Work to do:
Give back only the lines in the records below from the one with "Write the OpenSCAD" to the one with "faces -Y. Millimetres.", both inclusive, word for word.

** START Raw data **

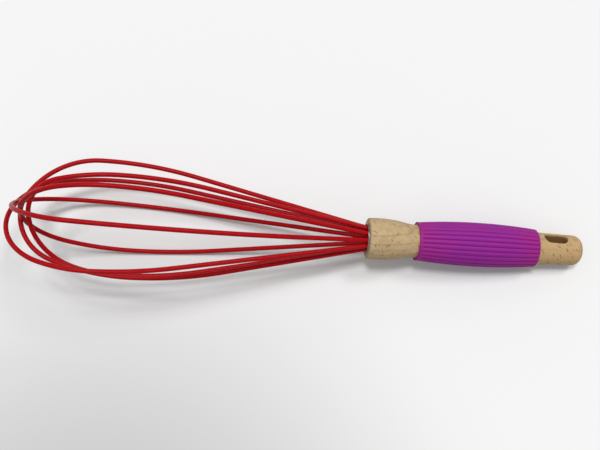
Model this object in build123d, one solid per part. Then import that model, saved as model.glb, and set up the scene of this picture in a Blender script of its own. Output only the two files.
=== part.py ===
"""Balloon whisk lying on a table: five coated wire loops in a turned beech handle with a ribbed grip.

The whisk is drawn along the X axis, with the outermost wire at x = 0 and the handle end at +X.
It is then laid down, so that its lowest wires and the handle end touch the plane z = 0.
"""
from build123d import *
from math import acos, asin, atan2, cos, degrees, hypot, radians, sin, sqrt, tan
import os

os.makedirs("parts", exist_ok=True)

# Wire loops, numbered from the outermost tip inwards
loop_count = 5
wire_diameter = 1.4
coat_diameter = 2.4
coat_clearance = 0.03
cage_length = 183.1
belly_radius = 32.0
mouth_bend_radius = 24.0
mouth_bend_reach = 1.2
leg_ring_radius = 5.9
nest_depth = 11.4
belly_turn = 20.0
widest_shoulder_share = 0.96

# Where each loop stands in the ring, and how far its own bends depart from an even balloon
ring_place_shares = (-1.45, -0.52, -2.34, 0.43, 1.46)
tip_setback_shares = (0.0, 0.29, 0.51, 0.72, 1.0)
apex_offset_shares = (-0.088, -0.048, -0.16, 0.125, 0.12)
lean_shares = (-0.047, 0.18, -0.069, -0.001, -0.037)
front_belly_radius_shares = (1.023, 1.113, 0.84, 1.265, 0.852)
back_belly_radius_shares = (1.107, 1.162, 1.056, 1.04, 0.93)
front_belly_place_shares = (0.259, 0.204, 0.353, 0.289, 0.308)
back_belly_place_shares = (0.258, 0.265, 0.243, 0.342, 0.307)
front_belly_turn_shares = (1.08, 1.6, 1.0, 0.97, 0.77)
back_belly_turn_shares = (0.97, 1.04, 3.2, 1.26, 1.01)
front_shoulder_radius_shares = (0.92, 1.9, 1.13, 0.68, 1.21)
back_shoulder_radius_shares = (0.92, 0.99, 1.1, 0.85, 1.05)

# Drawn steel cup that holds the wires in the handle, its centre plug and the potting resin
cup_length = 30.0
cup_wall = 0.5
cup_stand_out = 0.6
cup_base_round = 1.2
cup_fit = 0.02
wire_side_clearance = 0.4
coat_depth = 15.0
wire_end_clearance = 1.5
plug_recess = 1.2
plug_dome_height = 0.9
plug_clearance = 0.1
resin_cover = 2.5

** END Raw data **
** START Raw data **

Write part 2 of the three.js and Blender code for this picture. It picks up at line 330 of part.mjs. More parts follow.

** END Raw data **
** START Raw data **

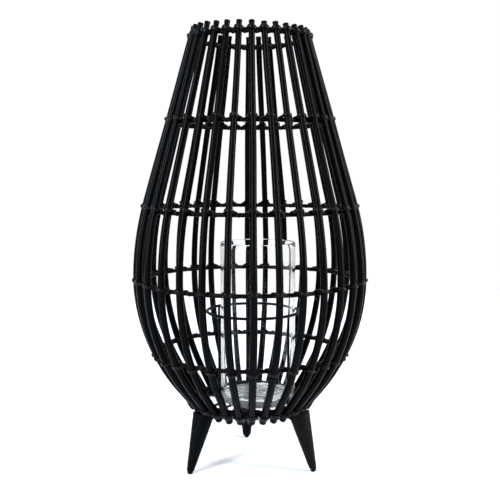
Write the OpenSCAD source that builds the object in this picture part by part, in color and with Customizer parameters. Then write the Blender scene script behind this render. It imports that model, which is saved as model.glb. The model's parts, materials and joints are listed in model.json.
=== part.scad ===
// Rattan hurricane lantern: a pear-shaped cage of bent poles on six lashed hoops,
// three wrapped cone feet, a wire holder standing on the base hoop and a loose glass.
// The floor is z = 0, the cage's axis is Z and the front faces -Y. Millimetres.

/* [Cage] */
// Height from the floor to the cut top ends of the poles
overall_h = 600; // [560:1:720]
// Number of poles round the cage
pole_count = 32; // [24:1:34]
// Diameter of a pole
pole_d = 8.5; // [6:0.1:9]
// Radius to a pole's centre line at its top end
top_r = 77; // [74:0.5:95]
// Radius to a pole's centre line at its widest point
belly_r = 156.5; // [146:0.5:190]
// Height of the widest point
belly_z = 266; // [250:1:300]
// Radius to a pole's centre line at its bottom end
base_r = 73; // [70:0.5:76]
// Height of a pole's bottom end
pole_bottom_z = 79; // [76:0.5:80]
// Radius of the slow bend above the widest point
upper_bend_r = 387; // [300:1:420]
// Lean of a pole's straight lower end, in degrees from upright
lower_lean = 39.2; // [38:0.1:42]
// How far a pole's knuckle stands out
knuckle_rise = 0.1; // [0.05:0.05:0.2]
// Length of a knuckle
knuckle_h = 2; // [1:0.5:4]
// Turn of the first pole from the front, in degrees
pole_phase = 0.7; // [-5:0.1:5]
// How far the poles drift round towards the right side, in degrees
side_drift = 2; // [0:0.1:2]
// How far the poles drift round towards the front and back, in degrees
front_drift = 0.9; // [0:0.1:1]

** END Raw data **

Finished exercise:
Write the OpenSCAD source that builds the object in this picture part by part, in color and with Customizer parameters. Then write the Blender scene script behind this render. It imports that model, which is saved as model.glb. The model's parts, materials and joints are listed in model.json.
=== part.scad ===
// Rattan hurricane lantern: a pear-shaped cage of bent poles on six lashed hoops,
// three wrapped cone feet, a wire holder standing on the base hoop and a loose glass.
// The floor is z = 0, the cage's axis is Z and the front faces -Y. Millimetres.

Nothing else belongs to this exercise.